DATASET EXCERPT:
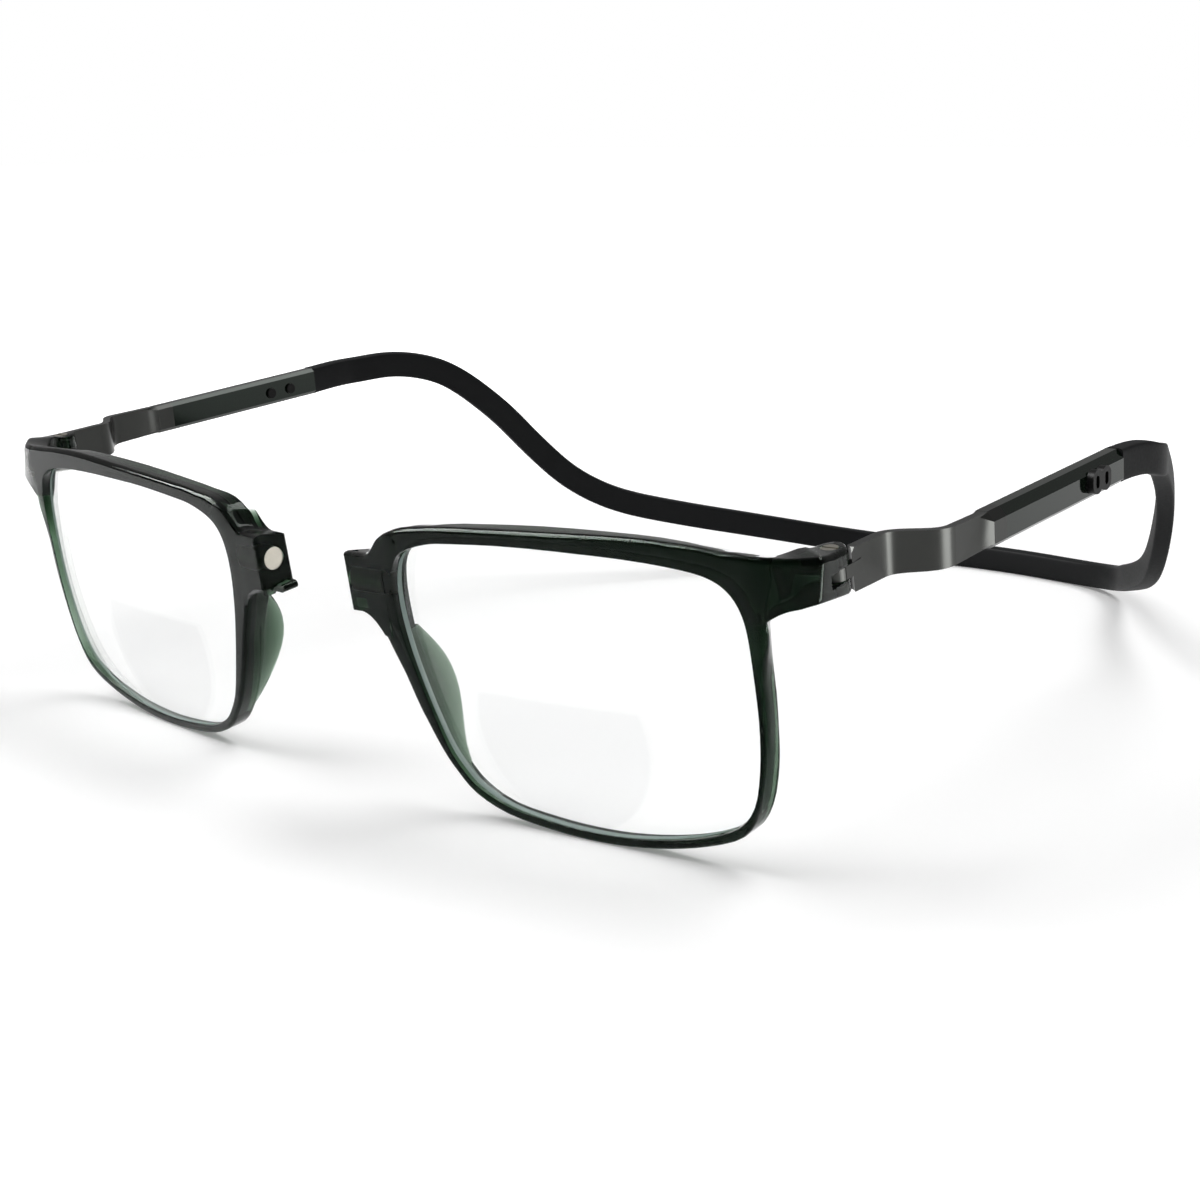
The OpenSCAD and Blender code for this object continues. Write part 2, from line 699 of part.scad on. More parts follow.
module slide_lock(s) {
    face = sleeve_w / 2;
    color(black) side(s) on_temple() translate([sleeve_out, lock_s, stud_up]) {
        difference() {
            across(face, face + grip_t) translate([0, lobe_up]) union() {
                for (k = [-1, 1]) translate([k * (stud_gap / 2 - 0.9), 0]) stadium(lobe_r, lobe_h);
                square([2 * lobe_r, lobe_h - 0.9], center = true);
            }
            for (k = [-1, 1]) across(face + grip_t - 0.4, face + grip_t + 1)
                translate([k * (stud_gap / 2 - 0.85), lobe_up]) stadium(0.42, 1.6);
        }
        for (k = [-1, 1]) translate([0, k * stud_gap / 2, 0]) rotate([0, 90, 0]) {
            translate([0, 0, -face - 0.25]) cylinder(d = stud_d, h = sleeve_w + 0.35);
            translate([0, 0, -face - 0.35]) cylinder(d = stud_d + 0.6, h = 0.3);
        }
    }
}

// Route of the band's middle: shares of the way across, back and up from the back's lowest point
band_keys = [
    [1.000, 0.000, 1.000], [1.008, 0.060, 1.012], [1.014, 0.115, 1.015], [0.984, 0.195, 1.024],
    [0.924, 0.269, 0.966], [0.866, 0.348, 0.788], [0.824, 0.405, 0.612], [0.773, 0.463, 0.444],
    [0.708, 0.536, 0.321], [0.614, 0.634, 0.237], [0.520, 0.739, 0.164], [0.392, 0.895, 0.056],
    [0.266, 0.972, 0.007], [0.080, 0.998, 0.000],
];
band_low = band_h / 2;
band_half = [for (k = way(band_keys, 3))
    [band_0.x * k.x, band_0.y + band_l * k.y, band_low + (band_0.z - band_low) * k.z]];
band_line = concat(band_half, [[0, rear_y, band_low]], [for (i = [len(band_half) - 1:-1:0])
    [-band_half[i].x, band_half[i].y, band_half[i].z]]);
band_n = len(band_line);
temple_dir = temple_point([0, 1, 0]) - temple_0;

// Direction along the band at a station; both ends run straight out of their sleeves
function band_dir(i) =
    i == 0 ? temple_dir :
    i == band_n - 1 ? [temple_dir.x, -temple_dir.y, -temple_dir.z] :
    let (d = band_line[i + 1] - band_line[i - 1]) d / norm(d);

// Section of the band: a rounded strap with its broad side upright
function band_section(i) =
    let (d = band_dir(i),
         n = [d.y, -d.x, 0] / norm([d.y, -d.x]),
         b = cross(n, d),
         a = band_t / 2,
         h = band_h / 2,
         r = 0.5)
    [for (q = [[a - 0.3 * r, -h + 0.3 * r], [a - r, -h], [-a + r, -h],
               [-a + 0.3 * r, -h + 0.3 * r], [-a, -h + r], [-a, h - r],
               [-a + 0.3 * r, h - 0.3 * r], [-a + r, h], [a - r, h],
               [a - 0.3 * r, h - 0.3 * r], [a, h - r], [a, -h + r]])
        band_line[i] + q[0] * n + q[1] * b];

module band_tongue() {
    tip = sleeve_back + tang_l + 0.2;
    on_temple() translate([sleeve_out, 0, 0]) difference() {
        translate([-core_t / 2, tip, core_up - core_h / 2]) cube([core_t, sleeve_end - tip + 1, core_h]);
        across(-sleeve_w, sleeve_w) translate([(2 * lock_s - slide_l) / 2, stud_up])
            rotate(90) stadium(stud_d / 2 + run, stud_gap + slide_l + stud_d + 2 * run);
    }
}

module headband() {
    color(black) {
        translate([0, shift_y, 0]) tube([for (i = [0:band_n - 1]) band_section(i)]);
        for (s = [-1, 1]) side(s) band_tongue();
    }
}

front_half(1);  // front_half_left
front_half(-1);  // front_half_right
lens(1);  // lens_left
lens(-1);  // lens_right
bridge_magnet(1);  // bridge_magnet_left
bridge_magnet(-1);  // bridge_magnet_right
hinge_screw(1);  // hinge_screw_left
hinge_screw(-1);  // hinge_screw_right
hinge_insert(1);  // hinge_insert_left
hinge_insert(-1);  // hinge_insert_right
spring_arm(1);  // spring_arm_left
spring_arm(-1);  // spring_arm_right
temple_sleeve(1);  // temple_sleeve_left
temple_sleeve(-1);  // temple_sleeve_right
slide_lock(1);  // slide_lock_left
slide_lock(-1);  // slide_lock_right
headband();
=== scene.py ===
"""Looks of the front-closing bifocal glasses: camera, studio, finished pieces and materials."""
import math

import bmesh
import bpy
from mathutils import Matrix, Vector

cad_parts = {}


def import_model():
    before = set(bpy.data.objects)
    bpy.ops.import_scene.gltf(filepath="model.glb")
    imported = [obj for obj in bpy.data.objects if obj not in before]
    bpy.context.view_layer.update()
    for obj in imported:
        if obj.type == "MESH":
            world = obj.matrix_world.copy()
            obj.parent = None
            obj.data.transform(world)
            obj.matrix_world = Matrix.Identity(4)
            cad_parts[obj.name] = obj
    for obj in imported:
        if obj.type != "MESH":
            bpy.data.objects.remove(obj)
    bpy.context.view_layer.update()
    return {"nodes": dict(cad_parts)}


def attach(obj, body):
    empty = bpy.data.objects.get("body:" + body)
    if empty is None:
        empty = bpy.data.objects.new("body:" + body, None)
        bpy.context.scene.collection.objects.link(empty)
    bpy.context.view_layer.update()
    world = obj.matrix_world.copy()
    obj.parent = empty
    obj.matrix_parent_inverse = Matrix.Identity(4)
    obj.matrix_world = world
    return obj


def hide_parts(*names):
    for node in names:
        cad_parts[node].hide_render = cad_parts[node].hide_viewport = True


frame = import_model()
NODES = frame["nodes"]
MM = 0.001

# The photograph's camera: place and nearest sight in metres, turns in degrees, lens and sensor
CAMERA_PLACE = Vector((0.20118, -0.25353, 0.08447))
CAMERA_HEADING = 41.737
CAMERA_PITCH = 12.97
CAMERA_ROLL = -1.038
CAMERA_LENS = 64.5
CAMERA_SENSOR = 36
CAMERA_NEAREST = 0.01

# Colours, as linear light. A sheen is the tint of what a surface reflects face on.
GREEN_TINT = (0.97, 0.98, 0.97, 1)
GREEN_ABSORBED = (0.09, 0.29, 0.13, 1)
GREEN_DENSITY = 2450
GREEN_SHEEN = (0.14, 0.19, 0.155, 1)
SLEEVE_GREEN = (0.003, 0.006, 0.0035, 1)
SLEEVE_SHEEN = (0.42, 0.48, 0.44, 1)
LENS_TINT = (0.99, 0.995, 0.992, 1)
# The reading segment's colour is painted shade, a trace greyer than the lens round it.
SEGMENT_PAINTED_SHADE = (0.91, 0.915, 0.915, 1)
LENS_EDGE = (0.3, 0.37, 0.345, 1)
NICKEL = (0.4, 0.38, 0.33, 1)
GUNMETAL = (0.04, 0.041, 0.039, 1)
LOCK_BLACK = (0.005, 0.005, 0.005, 1)
BAND_BLACK = (0.004, 0.0045, 0.005, 1)
FLOOR_PALE = (0.9, 0.9, 0.9, 1)
WHITE = (1, 1, 1, 1)
UNLIT = (0, 0, 0, 1)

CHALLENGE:
Copy each line of the data exactly, leaving nothing out.

FINISHED ANSWER:
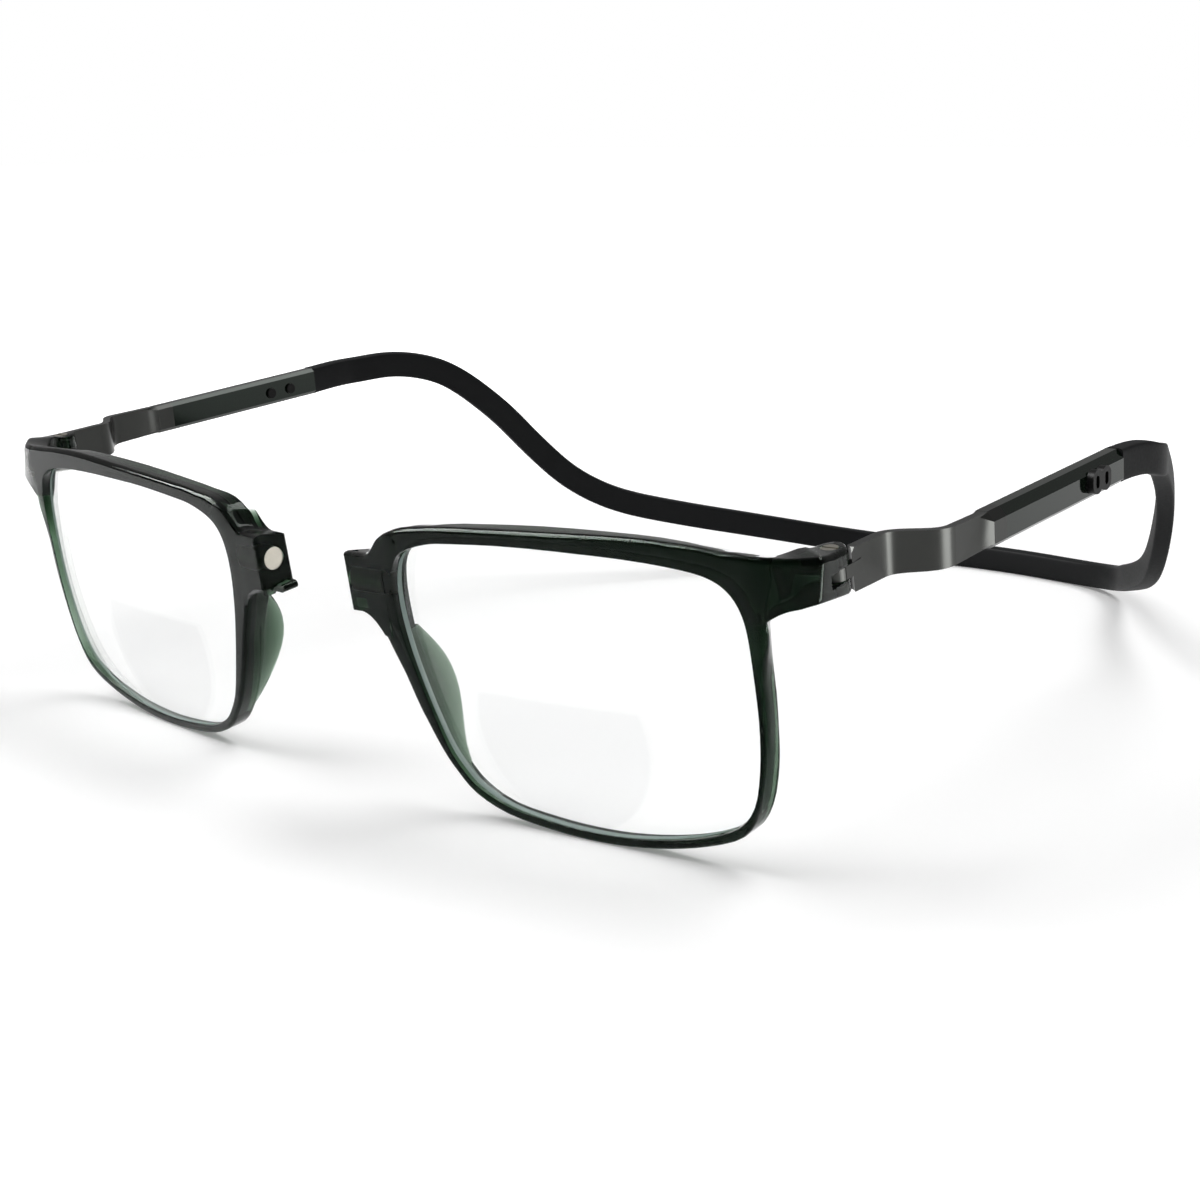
The OpenSCAD and Blender code for this object continues. Write part 2, from line 699 of part.scad on. More parts follow.
module slide_lock(s) {
    face = sleeve_w / 2;
    color(black) side(s) on_temple() translate([sleeve_out, lock_s, stud_up]) {
        difference() {
            across(face, face + grip_t) translate([0, lobe_up]) union() {
                for (k = [-1, 1]) translate([k * (stud_gap / 2 - 0.9), 0]) stadium(lobe_r, lobe_h);
                square([2 * lobe_r, lobe_h - 0.9], center = true);
            }
            for (k = [-1, 1]) across(face + grip_t - 0.4, face + grip_t + 1)
                translate([k * (stud_gap / 2 - 0.85), lobe_up]) stadium(0.42, 1.6);
        }
        for (k = [-1, 1]) translate([0, k * stud_gap / 2, 0]) rotate([0, 90, 0]) {
            translate([0, 0, -face - 0.25]) cylinder(d = stud_d, h = sleeve_w + 0.35);
            translate([0, 0, -face - 0.35]) cylinder(d = stud_d + 0.6, h = 0.3);
        }
    }
}

// Route of the band's middle: shares of the way across, back and up from the back's lowest point
band_keys = [
    [1.000, 0.000, 1.000], [1.008, 0.060, 1.012], [1.014, 0.115, 1.015], [0.984, 0.195, 1.024],
    [0.924, 0.269, 0.966], [0.866, 0.348, 0.788], [0.824, 0.405, 0.612], [0.773, 0.463, 0.444],
    [0.708, 0.536, 0.321], [0.614, 0.634, 0.237], [0.520, 0.739, 0.164], [0.392, 0.895, 0.056],
    [0.266, 0.972, 0.007], [0.080, 0.998, 0.000],
];
band_low = band_h / 2;
band_half = [for (k = way(band_keys, 3))
    [band_0.x * k.x, band_0.y + band_l * k.y, band_low + (band_0.z - band_low) * k.z]];
band_line = concat(band_half, [[0, rear_y, band_low]], [for (i = [len(band_half) - 1:-1:0])
    [-band_half[i].x, band_half[i].y, band_half[i].z]]);
band_n = len(band_line);
temple_dir = temple_point([0, 1, 0]) - temple_0;

// Direction along the band at a station; both ends run straight out of their sleeves
function band_dir(i) =
    i == 0 ? temple_dir :
    i == band_n - 1 ? [temple_dir.x, -temple_dir.y, -temple_dir.z] :
    let (d = band_line[i + 1] - band_line[i - 1]) d / norm(d);

// Section of the band: a rounded strap with its broad side upright
function band_section(i) =
    let (d = band_dir(i),
         n = [d.y, -d.x, 0] / norm([d.y, -d.x]),
         b = cross(n, d),
         a = band_t / 2,
         h = band_h / 2,
         r = 0.5)
    [for (q = [[a - 0.3 * r, -h + 0.3 * r], [a - r, -h], [-a + r, -h],
               [-a + 0.3 * r, -h + 0.3 * r], [-a, -h + r], [-a, h - r],
               [-a + 0.3 * r, h - 0.3 * r], [-a + r, h], [a - r, h],
               [a - 0.3 * r, h - 0.3 * r], [a, h - r], [a, -h + r]])
        band_line[i] + q[0] * n + q[1] * b];

module band_tongue() {
    tip = sleeve_back + tang_l + 0.2;
    on_temple() translate([sleeve_out, 0, 0]) difference() {
        translate([-core_t / 2, tip, core_up - core_h / 2]) cube([core_t, sleeve_end - tip + 1, core_h]);
        across(-sleeve_w, sleeve_w) translate([(2 * lock_s - slide_l) / 2, stud_up])
            rotate(90) stadium(stud_d / 2 + run, stud_gap + slide_l + stud_d + 2 * run);
    }
}

module headband() {
    color(black) {
        translate([0, shift_y, 0]) tube([for (i = [0:band_n - 1]) band_section(i)]);
        for (s = [-1, 1]) side(s) band_tongue();
    }
}

front_half(1);  // front_half_left
front_half(-1);  // front_half_right
lens(1);  // lens_left
lens(-1);  // lens_right
bridge_magnet(1);  // bridge_magnet_left
bridge_magnet(-1);  // bridge_magnet_right
hinge_screw(1);  // hinge_screw_left
hinge_screw(-1);  // hinge_screw_right
hinge_insert(1);  // hinge_insert_left
hinge_insert(-1);  // hinge_insert_right
spring_arm(1);  // spring_arm_left
spring_arm(-1);  // spring_arm_right
temple_sleeve(1);  // temple_sleeve_left
temple_sleeve(-1);  // temple_sleeve_right
slide_lock(1);  // slide_lock_left
slide_lock(-1);  // slide_lock_right
headband();
=== scene.py ===
"""Looks of the front-closing bifocal glasses: camera, studio, finished pieces and materials."""
import math

import bmesh
import bpy
from mathutils import Matrix, Vector

cad_parts = {}


def import_model():
    before = set(bpy.data.objects)
    bpy.ops.import_scene.gltf(filepath="model.glb")
    imported = [obj for obj in bpy.data.objects if obj not in before]
    bpy.context.view_layer.update()
    for obj in imported:
        if obj.type == "MESH":
            world = obj.matrix_world.copy()
            obj.parent = None
            obj.data.transform(world)
            obj.matrix_world = Matrix.Identity(4)
            cad_parts[obj.name] = obj
    for obj in imported:
        if obj.type != "MESH":
            bpy.data.objects.remove(obj)
    bpy.context.view_layer.update()
    return {"nodes": dict(cad_parts)}


def attach(obj, body):
    empty = bpy.data.objects.get("body:" + body)
    if empty is None:
        empty = bpy.data.objects.new("body:" + body, None)
        bpy.context.scene.collection.objects.link(empty)
    bpy.context.view_layer.update()
    world = obj.matrix_world.copy()
    obj.parent = empty
    obj.matrix_parent_inverse = Matrix.Identity(4)
    obj.matrix_world = world
    return obj


def hide_parts(*names):
    for node in names:
        cad_parts[node].hide_render = cad_parts[node].hide_viewport = True


frame = import_model()
NODES = frame["nodes"]
MM = 0.001

# The photograph's camera: place and nearest sight in metres, turns in degrees, lens and sensor
CAMERA_PLACE = Vector((0.20118, -0.25353, 0.08447))
CAMERA_HEADING = 41.737
CAMERA_PITCH = 12.97
CAMERA_ROLL = -1.038
CAMERA_LENS = 64.5
CAMERA_SENSOR = 36
CAMERA_NEAREST = 0.01

# Colours, as linear light. A sheen is the tint of what a surface reflects face on.
GREEN_TINT = (0.97, 0.98, 0.97, 1)
GREEN_ABSORBED = (0.09, 0.29, 0.13, 1)
GREEN_DENSITY = 2450
GREEN_SHEEN = (0.14, 0.19, 0.155, 1)
SLEEVE_GREEN = (0.003, 0.006, 0.0035, 1)
SLEEVE_SHEEN = (0.42, 0.48, 0.44, 1)
LENS_TINT = (0.99, 0.995, 0.992, 1)
# The reading segment's colour is painted shade, a trace greyer than the lens round it.
SEGMENT_PAINTED_SHADE = (0.91, 0.915, 0.915, 1)
LENS_EDGE = (0.3, 0.37, 0.345, 1)
NICKEL = (0.4, 0.38, 0.33, 1)
GUNMETAL = (0.04, 0.041, 0.039, 1)
LOCK_BLACK = (0.005, 0.005, 0.005, 1)
BAND_BLACK = (0.004, 0.0045, 0.005, 1)
FLOOR_PALE = (0.9, 0.9, 0.9, 1)
WHITE = (1, 1, 1, 1)
UNLIT = (0, 0, 0, 1)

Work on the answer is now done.